Reproduce the data in its entirety, exactly as supplied.

Collected material:
——————————
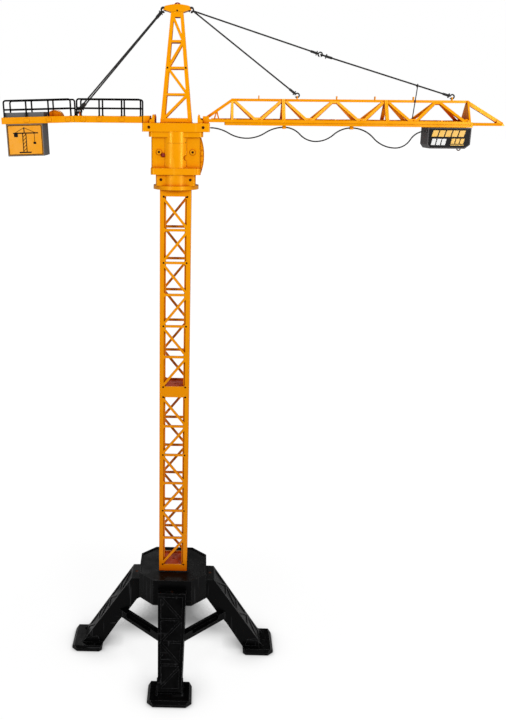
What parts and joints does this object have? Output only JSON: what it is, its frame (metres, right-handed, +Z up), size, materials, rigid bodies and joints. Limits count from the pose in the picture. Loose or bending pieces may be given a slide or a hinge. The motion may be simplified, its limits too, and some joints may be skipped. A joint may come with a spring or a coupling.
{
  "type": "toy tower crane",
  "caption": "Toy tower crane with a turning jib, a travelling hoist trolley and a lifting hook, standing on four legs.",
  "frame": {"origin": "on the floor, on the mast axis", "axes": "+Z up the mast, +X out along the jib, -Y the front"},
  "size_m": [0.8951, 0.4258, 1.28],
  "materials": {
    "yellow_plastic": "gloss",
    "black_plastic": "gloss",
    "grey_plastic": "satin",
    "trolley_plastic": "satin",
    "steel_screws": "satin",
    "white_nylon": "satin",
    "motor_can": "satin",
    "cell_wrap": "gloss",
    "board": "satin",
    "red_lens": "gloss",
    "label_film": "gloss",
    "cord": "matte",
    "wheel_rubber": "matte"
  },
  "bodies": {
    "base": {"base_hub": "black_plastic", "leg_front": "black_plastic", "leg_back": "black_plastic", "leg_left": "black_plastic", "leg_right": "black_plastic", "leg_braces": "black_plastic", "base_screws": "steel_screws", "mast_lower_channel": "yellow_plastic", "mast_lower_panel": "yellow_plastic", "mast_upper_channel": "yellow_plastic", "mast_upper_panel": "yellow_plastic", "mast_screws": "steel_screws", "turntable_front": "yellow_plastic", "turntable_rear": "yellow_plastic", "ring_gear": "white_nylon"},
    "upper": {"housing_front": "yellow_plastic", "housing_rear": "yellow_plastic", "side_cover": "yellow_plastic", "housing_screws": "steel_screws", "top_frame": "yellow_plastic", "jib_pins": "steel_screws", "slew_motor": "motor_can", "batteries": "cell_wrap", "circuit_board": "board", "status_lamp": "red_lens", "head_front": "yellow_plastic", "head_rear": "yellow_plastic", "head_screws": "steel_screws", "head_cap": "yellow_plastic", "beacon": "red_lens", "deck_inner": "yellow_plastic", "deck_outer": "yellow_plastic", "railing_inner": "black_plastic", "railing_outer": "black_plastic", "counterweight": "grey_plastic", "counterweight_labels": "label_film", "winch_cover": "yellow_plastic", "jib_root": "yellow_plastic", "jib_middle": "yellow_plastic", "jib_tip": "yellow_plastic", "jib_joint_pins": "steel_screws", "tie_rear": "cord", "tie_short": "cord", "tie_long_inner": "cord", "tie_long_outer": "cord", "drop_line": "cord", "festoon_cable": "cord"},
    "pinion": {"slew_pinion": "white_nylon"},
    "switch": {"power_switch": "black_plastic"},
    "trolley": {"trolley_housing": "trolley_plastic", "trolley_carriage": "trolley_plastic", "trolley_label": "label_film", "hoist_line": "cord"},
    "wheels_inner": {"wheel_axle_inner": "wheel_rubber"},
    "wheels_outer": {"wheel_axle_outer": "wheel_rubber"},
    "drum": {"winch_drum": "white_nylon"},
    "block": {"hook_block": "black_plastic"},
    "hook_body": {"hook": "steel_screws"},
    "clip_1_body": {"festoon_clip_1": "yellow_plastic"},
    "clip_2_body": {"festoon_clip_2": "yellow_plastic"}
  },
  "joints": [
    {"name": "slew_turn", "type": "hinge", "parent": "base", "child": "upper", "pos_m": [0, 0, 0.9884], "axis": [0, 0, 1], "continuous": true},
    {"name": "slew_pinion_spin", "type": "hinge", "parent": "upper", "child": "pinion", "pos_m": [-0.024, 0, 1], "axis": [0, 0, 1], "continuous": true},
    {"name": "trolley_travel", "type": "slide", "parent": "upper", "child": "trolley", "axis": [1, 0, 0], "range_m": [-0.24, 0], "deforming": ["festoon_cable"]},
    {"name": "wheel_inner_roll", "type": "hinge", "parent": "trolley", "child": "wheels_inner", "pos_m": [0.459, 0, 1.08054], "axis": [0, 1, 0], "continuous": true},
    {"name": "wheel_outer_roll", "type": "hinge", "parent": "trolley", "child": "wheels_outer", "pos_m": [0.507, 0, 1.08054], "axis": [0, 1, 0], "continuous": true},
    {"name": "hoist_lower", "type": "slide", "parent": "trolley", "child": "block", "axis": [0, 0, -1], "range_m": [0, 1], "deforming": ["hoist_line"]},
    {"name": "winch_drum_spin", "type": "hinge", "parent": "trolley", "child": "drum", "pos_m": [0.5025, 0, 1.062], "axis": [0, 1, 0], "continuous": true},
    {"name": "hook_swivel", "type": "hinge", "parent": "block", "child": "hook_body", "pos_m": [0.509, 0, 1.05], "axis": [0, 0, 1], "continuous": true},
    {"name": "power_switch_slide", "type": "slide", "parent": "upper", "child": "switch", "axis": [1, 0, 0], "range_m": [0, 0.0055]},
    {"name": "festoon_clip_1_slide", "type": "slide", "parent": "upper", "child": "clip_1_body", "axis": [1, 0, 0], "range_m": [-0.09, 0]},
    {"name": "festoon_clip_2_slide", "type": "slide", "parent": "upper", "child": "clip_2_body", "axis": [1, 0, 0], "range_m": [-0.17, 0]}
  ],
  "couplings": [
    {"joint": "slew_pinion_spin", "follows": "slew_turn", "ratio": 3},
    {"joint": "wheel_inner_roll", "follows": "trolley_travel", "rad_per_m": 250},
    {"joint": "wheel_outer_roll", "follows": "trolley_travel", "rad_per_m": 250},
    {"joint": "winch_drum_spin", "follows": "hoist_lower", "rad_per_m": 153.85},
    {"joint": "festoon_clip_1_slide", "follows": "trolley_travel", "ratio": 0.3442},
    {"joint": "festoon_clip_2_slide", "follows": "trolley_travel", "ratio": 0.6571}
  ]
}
——————————
Solved exercise:
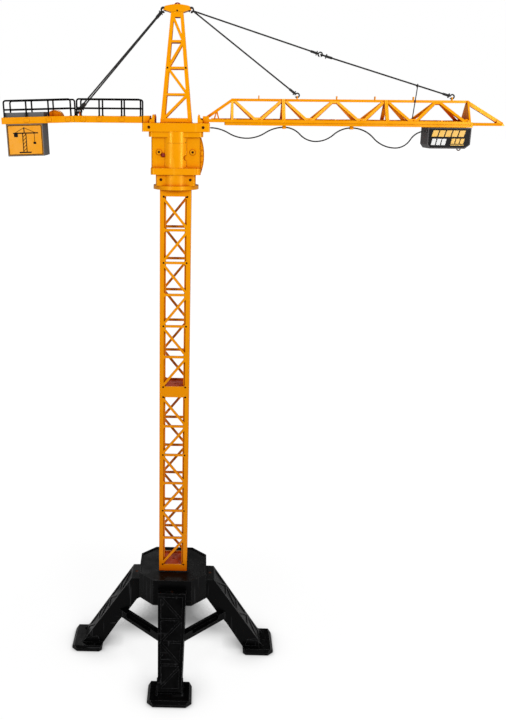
What parts and joints does this object have? Output only JSON: what it is, its frame (metres, right-handed, +Z up), size, materials, rigid bodies and joints. Limits count from the pose in the picture. Loose or bending pieces may be given a slide or a hinge. The motion may be simplified, its limits too, and some joints may be skipped. A joint may come with a spring or a coupling.
{
  "type": "toy tower crane",
  "caption": "Toy tower crane with a turning jib, a travelling hoist trolley and a lifting hook, standing on four legs.",
  "frame": {"origin": "on the floor, on the mast axis", "axes": "+Z up the mast, +X out along the jib, -Y the front"},
  "size_m": [0.8951, 0.4258, 1.28],
  "materials": {
    "yellow_plastic": "gloss",
    "black_plastic": "gloss",
    "grey_plastic": "satin",
    "trolley_plastic": "satin",
    "steel_screws": "satin",
    "white_nylon": "satin",
    "motor_can": "satin",
    "cell_wrap": "gloss",
    "board": "satin",
    "red_lens": "gloss",
    "label_film": "gloss",
    "cord": "matte",
    "wheel_rubber": "matte"
  },
  "bodies": {
    "base": {"base_hub": "black_plastic", "leg_front": "black_plastic", "leg_back": "black_plastic", "leg_left": "black_plastic", "leg_right": "black_plastic", "leg_braces": "black_plastic", "base_screws": "steel_screws", "mast_lower_channel": "yellow_plastic", "mast_lower_panel": "yellow_plastic", "mast_upper_channel": "yellow_plastic", "mast_upper_panel": "yellow_plastic", "mast_screws": "steel_screws", "turntable_front": "yellow_plastic", "turntable_rear": "yellow_plastic", "ring_gear": "white_nylon"},
    "upper": {"housing_front": "yellow_plastic", "housing_rear": "yellow_plastic", "side_cover": "yellow_plastic", "housing_screws": "steel_screws", "top_frame": "yellow_plastic", "jib_pins": "steel_screws", "slew_motor": "motor_can", "batteries": "cell_wrap", "circuit_board": "board", "status_lamp": "red_lens", "head_front": "yellow_plastic", "head_rear": "yellow_plastic", "head_screws": "steel_screws", "head_cap": "yellow_plastic", "beacon": "red_lens", "deck_inner": "yellow_plastic", "deck_outer": "yellow_plastic", "railing_inner": "black_plastic", "railing_outer": "black_plastic", "counterweight": "grey_plastic", "counterweight_labels": "label_film", "winch_cover": "yellow_plastic", "jib_root": "yellow_plastic", "jib_middle": "yellow_plastic", "jib_tip": "yellow_plastic", "jib_joint_pins": "steel_screws", "tie_rear": "cord", "tie_short": "cord", "tie_long_inner": "cord", "tie_long_outer": "cord", "drop_line": "cord", "festoon_cable": "cord"},
    "pinion": {"slew_pinion": "white_nylon"},
    "switch": {"power_switch": "black_plastic"},
    "trolley": {"trolley_housing": "trolley_plastic", "trolley_carriage": "trolley_plastic", "trolley_label": "label_film", "hoist_line": "cord"},
    "wheels_inner": {"wheel_axle_inner": "wheel_rubber"},
    "wheels_outer": {"wheel_axle_outer": "wheel_rubber"},
    "drum": {"winch_drum": "white_nylon"},
    "block": {"hook_block": "black_plastic"},
    "hook_body": {"hook": "steel_screws"},
    "clip_1_body": {"festoon_clip_1": "yellow_plastic"},
    "clip_2_body": {"festoon_clip_2": "yellow_plastic"}
  },
  "joints": [
    {"name": "slew_turn", "type": "hinge", "parent": "base", "child": "upper", "pos_m": [0, 0, 0.9884], "axis": [0, 0, 1], "continuous": true},
    {"name": "slew_pinion_spin", "type": "hinge", "parent": "upper", "child": "pinion", "pos_m": [-0.024, 0, 1], "axis": [0, 0, 1], "continuous": true},
    {"name": "trolley_travel", "type": "slide", "parent": "upper", "child": "trolley", "axis": [1, 0, 0], "range_m": [-0.24, 0], "deforming": ["festoon_cable"]},
    {"name": "wheel_inner_roll", "type": "hinge", "parent": "trolley", "child": "wheels_inner", "pos_m": [0.459, 0, 1.08054], "axis": [0, 1, 0], "continuous": true},
    {"name": "wheel_outer_roll", "type": "hinge", "parent": "trolley", "child": "wheels_outer", "pos_m": [0.507, 0, 1.08054], "axis": [0, 1, 0], "continuous": true},
    {"name": "hoist_lower", "type": "slide", "parent": "trolley", "child": "block", "axis": [0, 0, -1], "range_m": [0, 1], "deforming": ["hoist_line"]},
    {"name": "winch_drum_spin", "type": "hinge", "parent": "trolley", "child": "drum", "pos_m": [0.5025, 0, 1.062], "axis": [0, 1, 0], "continuous": true},
    {"name": "hook_swivel", "type": "hinge", "parent": "block", "child": "hook_body", "pos_m": [0.509, 0, 1.05], "axis": [0, 0, 1], "continuous": true},
    {"name": "power_switch_slide", "type": "slide", "parent": "upper", "child": "switch", "axis": [1, 0, 0], "range_m": [0, 0.0055]},
    {"name": "festoon_clip_1_slide", "type": "slide", "parent": "upper", "child": "clip_1_body", "axis": [1, 0, 0], "range_m": [-0.09, 0]},
    {"name": "festoon_clip_2_slide", "type": "slide", "parent": "upper", "child": "clip_2_body", "axis": [1, 0, 0], "range_m": [-0.17, 0]}
  ],
  "couplings": [
    {"joint": "slew_pinion_spin", "follows": "slew_turn", "ratio": 3},
    {"joint": "wheel_inner_roll", "follows": "trolley_travel", "rad_per_m": 250},
    {"joint": "wheel_outer_roll", "follows": "trolley_travel", "rad_per_m": 250},
    {"joint": "winch_drum_spin", "follows": "hoist_lower", "rad_per_m": 153.85},
    {"joint": "festoon_clip_1_slide", "follows": "trolley_travel", "ratio": 0.3442},
    {"joint": "festoon_clip_2_slide", "follows": "trolley_travel", "ratio": 0.6571}
  ]
}